Quote only the lines from the line containing "extrude(pin_mark.sketch, amount=bore_radius - pin_mark_height)" to the line containing "cad_parts[node].hide_render = cad_parts[node].hide_viewport", with both of those lines included, please, exactly as written.

### Data block
::::::
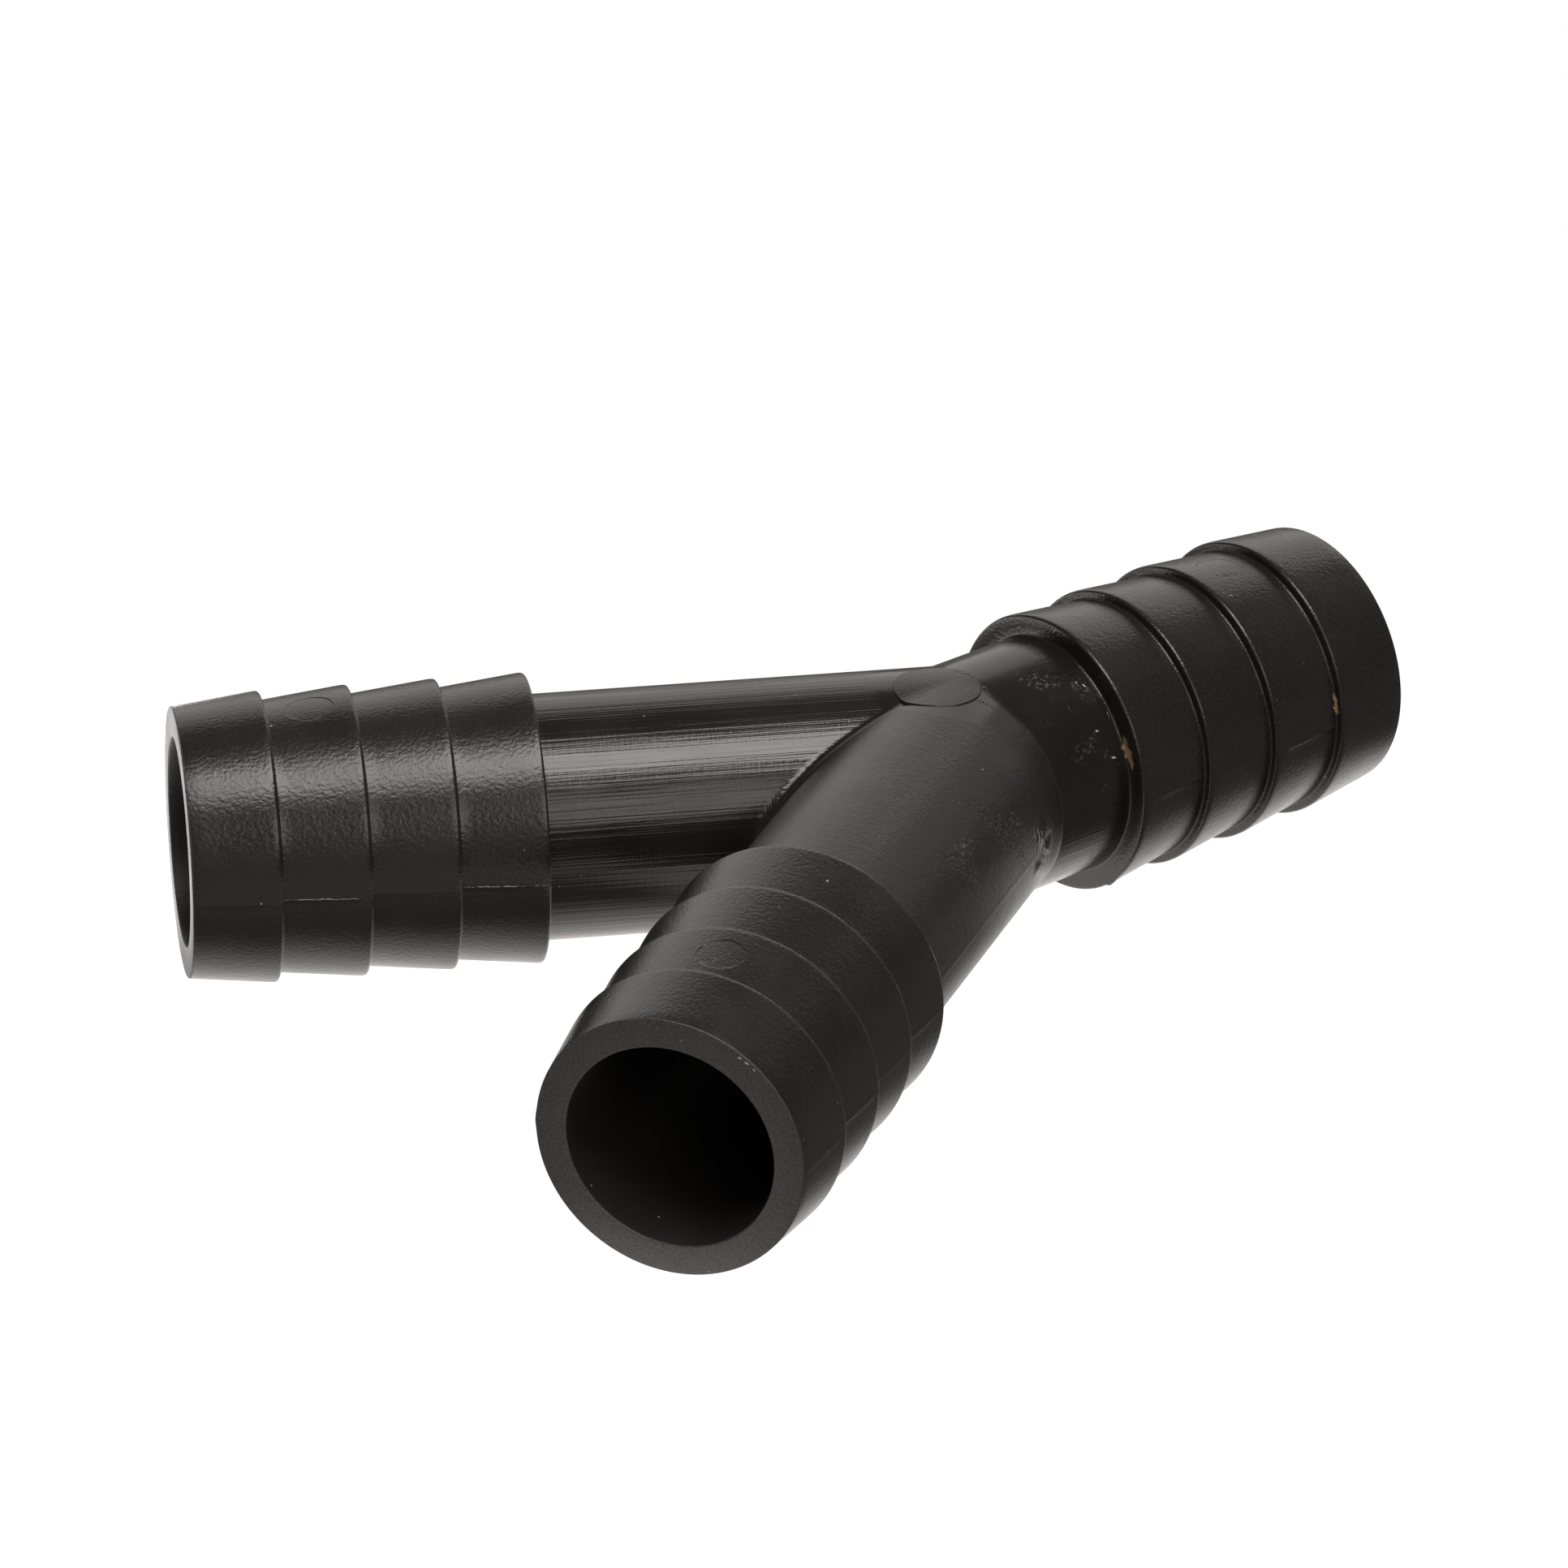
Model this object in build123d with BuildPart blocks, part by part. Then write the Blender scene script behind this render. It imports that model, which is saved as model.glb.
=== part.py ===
"""Barbed Y connector for 19 mm hose, moulded in one piece from black polypropylene.

A stem and two branches meet on one level, with 60 degrees between the branches.
Every arm is a plain tube that ends in a row of barbs, and a bore runs through it.

Frame, in millimetres: the origin is the centre of the stem's mouth, +X leaves the stem
along its axis, the branches run back towards -X and spread along Y, and +Z is up.
"""
import os

from build123d import *

# ---- driving dimensions, mm and degrees -------------------------------------------------
stem_length = 32.8  # from the point where the three axes meet to the stem's mouth
branch_length = 54.1  # from the same point to each branch's mouth
branch_angle = 60.0  # between the two branches

tube_diameter = 17.0
bore_diameter = 14.5
seam_round = 0.8  # in the valleys where two tubes meet

barb_count = 4
barb_pitch = 6.1
crest_diameter = 20.0
nose_diameter = 18.7  # the small end of a barb's cone
crest_land = 0.4  # the straight band behind the cone, where the hose grips

pad_diameter = 6.0  # the gate pad, on top of the junction
pad_rise = 0.1  # above the tubes' tops
pad_setback = 2.0  # from the point where the axes meet, towards the branches

pin_mark_diameter = 3.2  # the ejector pins' level marks, one on the top of each arm
pin_mark_depth = 0.1  # below the top of the cone, at the mark's centre
pin_mark_barb = 2  # the barb that carries the mark, counted from the mouth

# ---- worked out from them ---------------------------------------------------------------
tube_radius = tube_diameter / 2
bore_radius = bore_diameter / 2
crest_radius = crest_diameter / 2
nose_radius = nose_diameter / 2
pad_height = tube_radius + pad_rise
pin_mark_height = (crest_radius + nose_radius) / 2 - pin_mark_depth
junction = Vector(-stem_length, 0, 0)
up = Vector(0, 0, 1)

# each arm's direction from the junction, and its length
arms = [
    (Vector(1, 0, 0), stem_length),
    (Vector(-1, 0, 0).rotate(Axis.Z, branch_angle / 2), branch_length),
    (Vector(-1, 0, 0).rotate(Axis.Z, -branch_angle / 2), branch_length),
]


def barb_back(length, barb):
    """How far from the junction a barb's back face lies, with barb 1 at the mouth."""
    return length - barb * barb_pitch


def arm_outline(length):
    """The corners of half of an arm's section, with x along the axis and y outwards."""
    corners = [(0, 0), (0, tube_radius), (barb_back(length, barb_count), tube_radius)]
    for barb in range(barb_count, 0, -1):
        back = barb_back(length, barb)
        corners.append((back, crest_radius))
        corners.append((back + crest_land, crest_radius))
        corners.append((back + barb_pitch, nose_radius))
    corners.append((length, 0))
    return corners


with BuildPart() as y_connector:
    # the arms, each turned about its own axis from a section that stands upright
    for direction, length in arms:
        with BuildSketch(Plane(junction, x_dir=direction, z_dir=direction.cross(up))):
            with BuildLine():
                Polyline(arm_outline(length), close=True)
            make_face()
        revolve(axis=Axis(junction, direction))

    # the three tubes cross in half ellipses, which are the valleys
    fillet(y_connector.edges().filter_by(GeomType.ELLIPSE), seam_round)

    # the gate pad, a level disc that stands just proud of the junction's crown
    with BuildSketch(Plane(junction - Vector(pad_setback, 0, 0))):
        Circle(pad_diameter / 2)
    extrude(amount=pad_height)

    # the pin marks: each is a level disc, filled up to it and cleared above it
    for direction, length in arms:
        mark = junction + direction * (barb_back(length, pin_mark_barb) + barb_pitch / 2)
        with BuildSketch(Plane(mark + up * pin_mark_height)) as pin_mark:
            Circle(pin_mark_diameter / 2)
        extrude(pin_mark.sketch, amount=bore_radius - pin_mark_height)
        extrude(pin_mark.sketch, amount=crest_radius - pin_mark_height, mode=Mode.SUBTRACT)

    # the bores, from the junction out through each mouth
    for direction, length in arms:
        with BuildSketch(Plane(junction, z_dir=direction)):
            Circle(bore_radius)
        extrude(amount=length, mode=Mode.SUBTRACT)

y_connector.part.label = "y_connector"

os.makedirs("parts", exist_ok=True)
export_step(y_connector.part, "parts/y_connector.step")
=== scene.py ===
"""Barbed Y connector for hose: its moulded surface, its black plastic and the stage it lies on.

The CAD node gives the frame: the origin is the centre of the stem's mouth, +X leaves the
stem, the branches run back towards -X and spread along Y, and +Z is up. Sizes are in metres,
and the tables of lumps, marks and glow patches are in millimetres.
"""

import math

import bmesh
import bpy
import numpy as np
from mathutils import Matrix, Vector


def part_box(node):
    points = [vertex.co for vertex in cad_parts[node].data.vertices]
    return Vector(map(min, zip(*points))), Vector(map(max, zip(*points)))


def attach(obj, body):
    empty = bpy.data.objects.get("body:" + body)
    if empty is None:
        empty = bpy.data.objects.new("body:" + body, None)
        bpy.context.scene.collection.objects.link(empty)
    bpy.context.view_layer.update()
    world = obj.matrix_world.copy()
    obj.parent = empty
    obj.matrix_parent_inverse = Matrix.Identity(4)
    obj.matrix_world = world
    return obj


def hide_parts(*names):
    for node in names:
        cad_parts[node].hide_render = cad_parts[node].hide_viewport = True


bl_info = {
    "name": "Barbed Y connector",
    "version": (1, 0, 0),
    "blender": (4, 5, 0),
    "location": "View3D > Sidebar > Y connector",
    "description": "Builds a moulded barbed Y connector for hose, its plastic and its stage",
    "category": "Add Mesh",
}

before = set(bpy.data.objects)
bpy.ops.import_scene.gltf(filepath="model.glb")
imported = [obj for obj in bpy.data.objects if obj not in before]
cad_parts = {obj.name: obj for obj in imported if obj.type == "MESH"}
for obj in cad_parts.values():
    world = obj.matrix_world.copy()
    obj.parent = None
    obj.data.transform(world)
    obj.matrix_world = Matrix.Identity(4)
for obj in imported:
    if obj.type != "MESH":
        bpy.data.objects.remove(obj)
CAD_NODE = "y_connector"
_, CAD_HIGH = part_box(CAD_NODE)
MM = 0.001
UP = np.array([0.0, 0.0, 1.0])
TUBE, SATIN_TUBE, BARBS, ENDS, BORES = range(5)  # the finishes, in the materials' order

# Attributes: a corner's place along, beside and above its arm's axis, a point's share of
# the relief, which is 0 on a seam and 1 from SEAM_FADE off it, and the floor's glow.
ARM_PLACE, OFF_SEAM, NEAR_OBJECT = "arm_place", "off_seam", "near_object"
SEAM_FADE = 0.9 * MM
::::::
### Expected output
        extrude(pin_mark.sketch, amount=bore_radius - pin_mark_height)
        extrude(pin_mark.sketch, amount=crest_radius - pin_mark_height, mode=Mode.SUBTRACT)

    # the bores, from the junction out through each mouth
    for direction, length in arms:
        with BuildSketch(Plane(junction, z_dir=direction)):
            Circle(bore_radius)
        extrude(amount=length, mode=Mode.SUBTRACT)

y_connector.part.label = "y_connector"

os.makedirs("parts", exist_ok=True)
export_step(y_connector.part, "parts/y_connector.step")
=== scene.py ===
"""Barbed Y connector for hose: its moulded surface, its black plastic and the stage it lies on.

The CAD node gives the frame: the origin is the centre of the stem's mouth, +X leaves the
stem, the branches run back towards -X and spread along Y, and +Z is up. Sizes are in metres,
and the tables of lumps, marks and glow patches are in millimetres.
"""

import math

import bmesh
import bpy
import numpy as np
from mathutils import Matrix, Vector


def part_box(node):
    points = [vertex.co for vertex in cad_parts[node].data.vertices]
    return Vector(map(min, zip(*points))), Vector(map(max, zip(*points)))


def attach(obj, body):
    empty = bpy.data.objects.get("body:" + body)
    if empty is None:
        empty = bpy.data.objects.new("body:" + body, None)
        bpy.context.scene.collection.objects.link(empty)
    bpy.context.view_layer.update()
    world = obj.matrix_world.copy()
    obj.parent = empty
    obj.matrix_parent_inverse = Matrix.Identity(4)
    obj.matrix_world = world
    return obj


def hide_parts(*names):
    for node in names:
        cad_parts[node].hide_render = cad_parts[node].hide_viewport = True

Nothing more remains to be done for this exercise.